What to produce ▸
Could you extract every entry below and reproduce it exactly?

Extracted information ▸

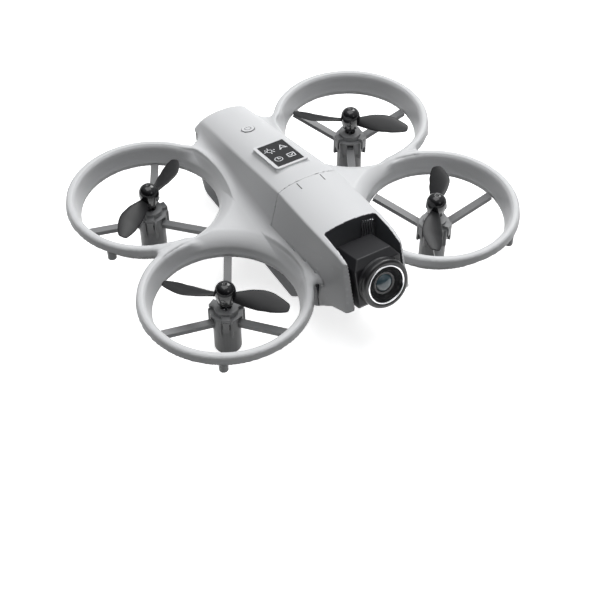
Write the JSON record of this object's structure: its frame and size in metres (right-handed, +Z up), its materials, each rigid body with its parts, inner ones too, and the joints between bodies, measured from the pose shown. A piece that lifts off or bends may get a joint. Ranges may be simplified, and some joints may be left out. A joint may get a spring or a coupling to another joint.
{
  "type": "palm drone",
  "caption": "Small ducted quadrotor with a wedge-shaped body, guard rings around twin-blade propellers and a tilting camera head at the nose.",
  "frame": {"origin": "on the flat belly, in the middle plane, midway between the front and the rear rotor axes", "axes": "+Z up, the nose and camera point along -Y, X runs across the body"},
  "size_m": [0.1568, 0.1312, 0.0484],
  "materials": {
    "shell_white": "fine satin texture",
    "shell_dark": "fine satin texture",
    "display_black": "smooth gloss with printed icons",
    "switch_black": "moulded",
    "board_green": "solder-masked laminate",
    "screw_steel": "zinc plated",
    "lens_black": "smooth gloss",
    "can_steel": "drawn",
    "flex_amber": "polyimide film",
    "cell_foil": "foil pouch",
    "contact_brass": "plated",
    "camera_black": "satin",
    "bezel_black": "semi-gloss",
    "trim_silver": "turned",
    "lens_glass": "polished",
    "mount_grey": "fine satin texture",
    "propeller_black": "satin with glossy dome"
  },
  "bodies": {
    "airframe": {"upper_shell": "shell_white", "front_cover": "shell_white", "lower_shell": "shell_dark", "display_pad": "shell_white", "display_window": "display_black", "button_switch": "switch_black", "main_board": "board_green", "board_screws": "screw_steel", "usb_socket": "screw_steel", "flow_lens": "lens_black", "tilt_motor": "can_steel", "camera_flex": "flex_amber", "motor_mount_fr": "mount_grey", "motor_cap_fr": "mount_grey", "motor_fr": "can_steel", "ring_foot_fr": "mount_grey", "motor_mount_rr": "mount_grey", "motor_cap_rr": "mount_grey", "motor_rr": "can_steel", "ring_foot_rr": "mount_grey", "motor_mount_rl": "mount_grey", "motor_cap_rl": "mount_grey", "motor_rl": "can_steel", "ring_foot_rl": "mount_grey", "motor_mount_fl": "mount_grey", "motor_cap_fl": "mount_grey", "motor_fl": "can_steel", "ring_foot_fl": "mount_grey"},
    "power_button": {"power_button": "shell_white"},
    "battery": {"battery_case": "shell_dark", "battery_cell": "cell_foil", "battery_contacts": "contact_brass"},
    "camera_head": {"camera_housing": "camera_black", "lens_bezel": "bezel_black", "lens_trim_ring": "trim_silver", "lens_window": "lens_glass", "lens_cell": "lens_black", "sensor_board": "board_green", "tilt_pin_left": "screw_steel", "tilt_pin_right": "screw_steel"},
    "rotor_fr": {"shaft_fr": "screw_steel", "propeller_fr": "propeller_black"},
    "rotor_rr": {"shaft_rr": "screw_steel", "propeller_rr": "propeller_black"},
    "rotor_rl": {"shaft_rl": "screw_steel", "propeller_rl": "propeller_black"},
    "rotor_fl": {"shaft_fl": "screw_steel", "propeller_fl": "propeller_black"}
  },
  "joints": [
    {"name": "rotor_fr_spin", "type": "hinge", "parent": "airframe", "child": "rotor_fr", "pos_m": [-0.0461, -0.0308, 0.0256], "axis": [0, 0, 1], "continuous": true},
    {"name": "rotor_rr_spin", "type": "hinge", "parent": "airframe", "child": "rotor_rr", "pos_m": [-0.0461, 0.0308, 0.0256], "axis": [0, 0, 1], "continuous": true},
    {"name": "rotor_rl_spin", "type": "hinge", "parent": "airframe", "child": "rotor_rl", "pos_m": [0.0461, 0.0308, 0.0256], "axis": [0, 0, 1], "continuous": true},
    {"name": "rotor_fl_spin", "type": "hinge", "parent": "airframe", "child": "rotor_fl", "pos_m": [0.0461, -0.0308, 0.0256], "axis": [0, 0, 1], "continuous": true},
    {"name": "camera_tilt", "type": "hinge", "parent": "airframe", "child": "camera_head", "pos_m": [0, -0.05306, 0.03345], "axis": [1, 0, 0], "range_deg": [-12, 108]},
    {"name": "power_button_press", "type": "slide", "parent": "airframe", "child": "power_button", "axis": [0, -0.225, -0.9744], "range_m": [0, 0.0006], "stiffness_N_per_m": 400, "springref_m": -0.0006},
    {"name": "battery_slide", "type": "slide", "parent": "airframe", "child": "battery", "axis": [0, 1, 0], "range_m": [0, 0.075]}
  ]
}
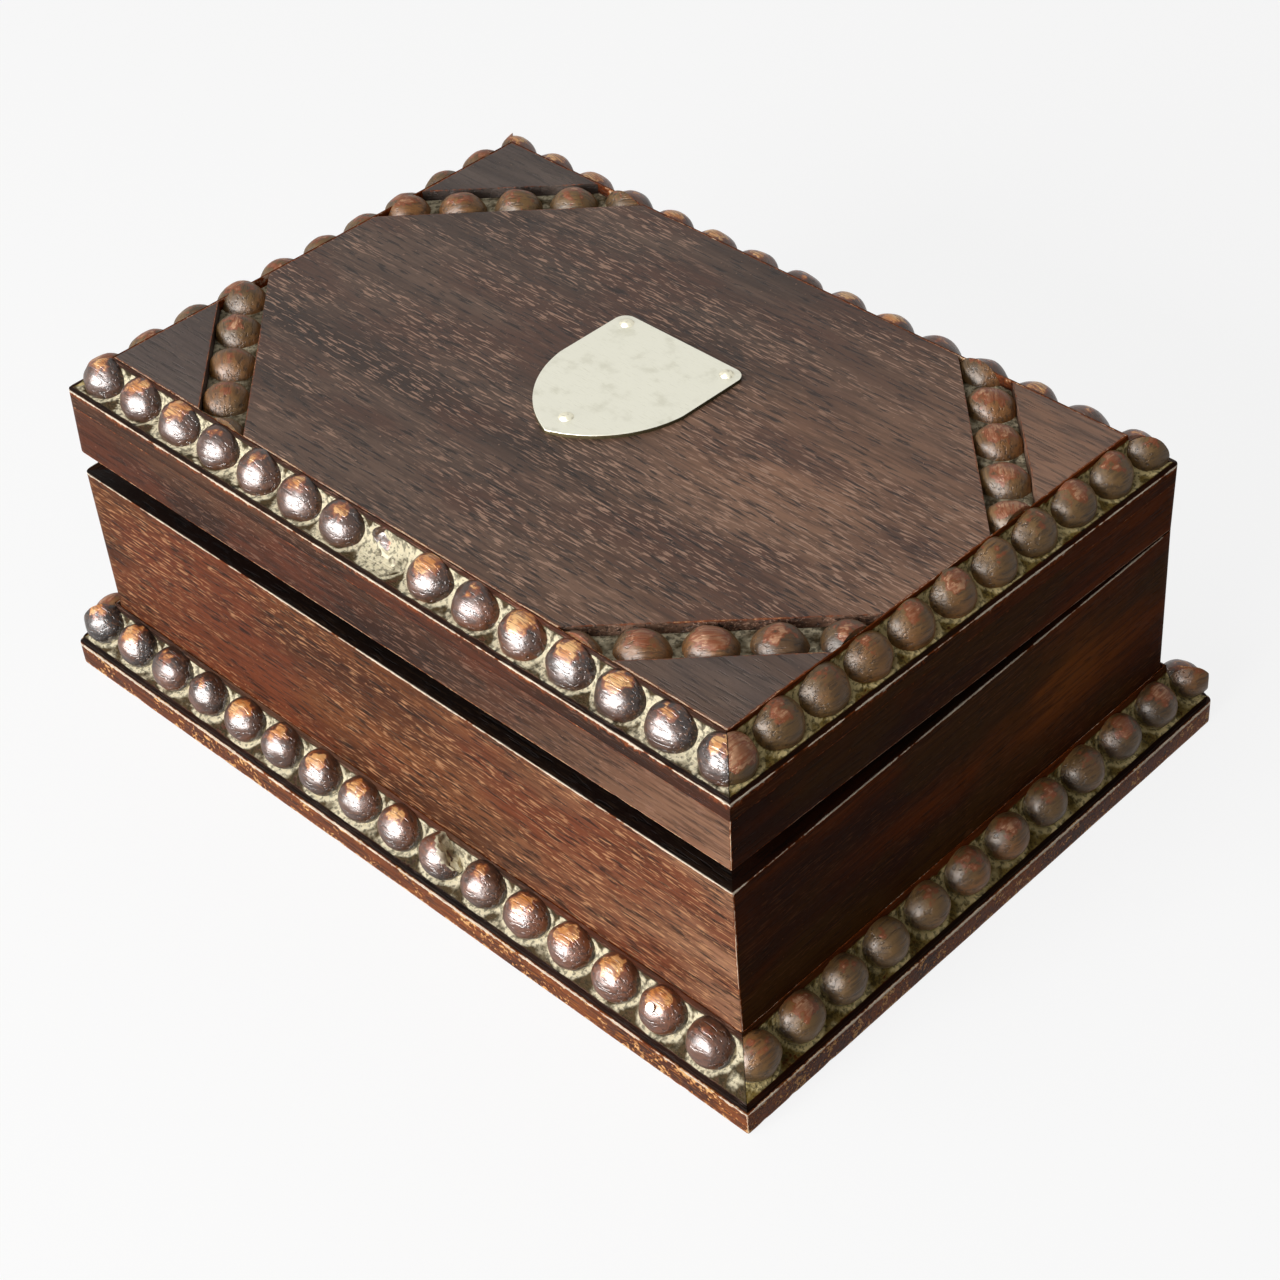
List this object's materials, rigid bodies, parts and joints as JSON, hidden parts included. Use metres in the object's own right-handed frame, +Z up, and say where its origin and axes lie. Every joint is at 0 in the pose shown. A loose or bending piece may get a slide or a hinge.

Result of the task ▸
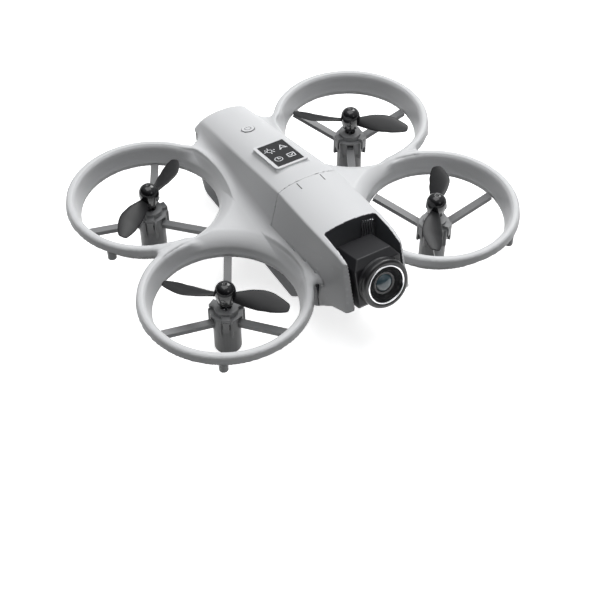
Write the JSON record of this object's structure: its frame and size in metres (right-handed, +Z up), its materials, each rigid body with its parts, inner ones too, and the joints between bodies, measured from the pose shown. A piece that lifts off or bends may get a joint. Ranges may be simplified, and some joints may be left out. A joint may get a spring or a coupling to another joint.
{
  "type": "palm drone",
  "caption": "Small ducted quadrotor with a wedge-shaped body, guard rings around twin-blade propellers and a tilting camera head at the nose.",
  "frame": {"origin": "on the flat belly, in the middle plane, midway between the front and the rear rotor axes", "axes": "+Z up, the nose and camera point along -Y, X runs across the body"},
  "size_m": [0.1568, 0.1312, 0.0484],
  "materials": {
    "shell_white": "fine satin texture",
    "shell_dark": "fine satin texture",
    "display_black": "smooth gloss with printed icons",
    "switch_black": "moulded",
    "board_green": "solder-masked laminate",
    "screw_steel": "zinc plated",
    "lens_black": "smooth gloss",
    "can_steel": "drawn",
    "flex_amber": "polyimide film",
    "cell_foil": "foil pouch",
    "contact_brass": "plated",
    "camera_black": "satin",
    "bezel_black": "semi-gloss",
    "trim_silver": "turned",
    "lens_glass": "polished",
    "mount_grey": "fine satin texture",
    "propeller_black": "satin with glossy dome"
  },
  "bodies": {
    "airframe": {"upper_shell": "shell_white", "front_cover": "shell_white", "lower_shell": "shell_dark", "display_pad": "shell_white", "display_window": "display_black", "button_switch": "switch_black", "main_board": "board_green", "board_screws": "screw_steel", "usb_socket": "screw_steel", "flow_lens": "lens_black", "tilt_motor": "can_steel", "camera_flex": "flex_amber", "motor_mount_fr": "mount_grey", "motor_cap_fr": "mount_grey", "motor_fr": "can_steel", "ring_foot_fr": "mount_grey", "motor_mount_rr": "mount_grey", "motor_cap_rr": "mount_grey", "motor_rr": "can_steel", "ring_foot_rr": "mount_grey", "motor_mount_rl": "mount_grey", "motor_cap_rl": "mount_grey", "motor_rl": "can_steel", "ring_foot_rl": "mount_grey", "motor_mount_fl": "mount_grey", "motor_cap_fl": "mount_grey", "motor_fl": "can_steel", "ring_foot_fl": "mount_grey"},
    "power_button": {"power_button": "shell_white"},
    "battery": {"battery_case": "shell_dark", "battery_cell": "cell_foil", "battery_contacts": "contact_brass"},
    "camera_head": {"camera_housing": "camera_black", "lens_bezel": "bezel_black", "lens_trim_ring": "trim_silver", "lens_window": "lens_glass", "lens_cell": "lens_black", "sensor_board": "board_green", "tilt_pin_left": "screw_steel", "tilt_pin_right": "screw_steel"},
    "rotor_fr": {"shaft_fr": "screw_steel", "propeller_fr": "propeller_black"},
    "rotor_rr": {"shaft_rr": "screw_steel", "propeller_rr": "propeller_black"},
    "rotor_rl": {"shaft_rl": "screw_steel", "propeller_rl": "propeller_black"},
    "rotor_fl": {"shaft_fl": "screw_steel", "propeller_fl": "propeller_black"}
  },
  "joints": [
    {"name": "rotor_fr_spin", "type": "hinge", "parent": "airframe", "child": "rotor_fr", "pos_m": [-0.0461, -0.0308, 0.0256], "axis": [0, 0, 1], "continuous": true},
    {"name": "rotor_rr_spin", "type": "hinge", "parent": "airframe", "child": "rotor_rr", "pos_m": [-0.0461, 0.0308, 0.0256], "axis": [0, 0, 1], "continuous": true},
    {"name": "rotor_rl_spin", "type": "hinge", "parent": "airframe", "child": "rotor_rl", "pos_m": [0.0461, 0.0308, 0.0256], "axis": [0, 0, 1], "continuous": true},
    {"name": "rotor_fl_spin", "type": "hinge", "parent": "airframe", "child": "rotor_fl", "pos_m": [0.0461, -0.0308, 0.0256], "axis": [0, 0, 1], "continuous": true},
    {"name": "camera_tilt", "type": "hinge", "parent": "airframe", "child": "camera_head", "pos_m": [0, -0.05306, 0.03345], "axis": [1, 0, 0], "range_deg": [-12, 108]},
    {"name": "power_button_press", "type": "slide", "parent": "airframe", "child": "power_button", "axis": [0, -0.225, -0.9744], "range_m": [0, 0.0006], "stiffness_N_per_m": 400, "springref_m": -0.0006},
    {"name": "battery_slide", "type": "slide", "parent": "airframe", "child": "battery", "axis": [0, 1, 0], "range_m": [0, 0.075]}
  ]
}
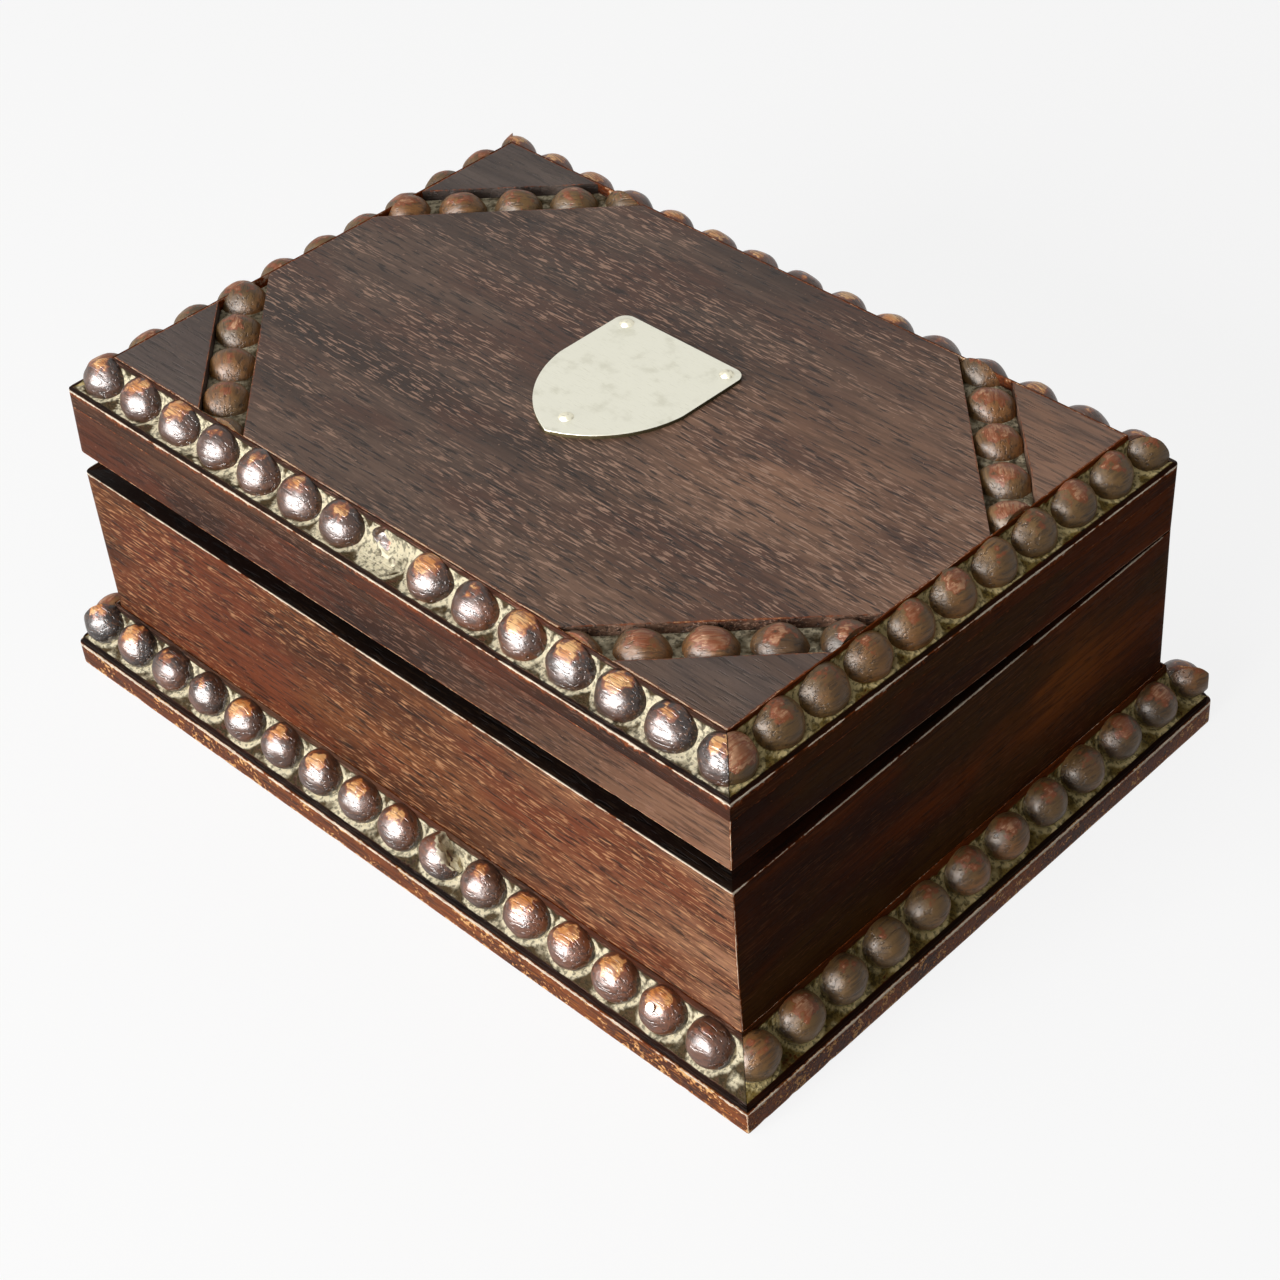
List this object's materials, rigid bodies, parts and joints as JSON, hidden parts included. Use metres in the object's own right-handed frame, +Z up, and say where its origin and axes lie. Every joint is at 0 in the pose shown. A loose or bending piece may get a slide or a hinge.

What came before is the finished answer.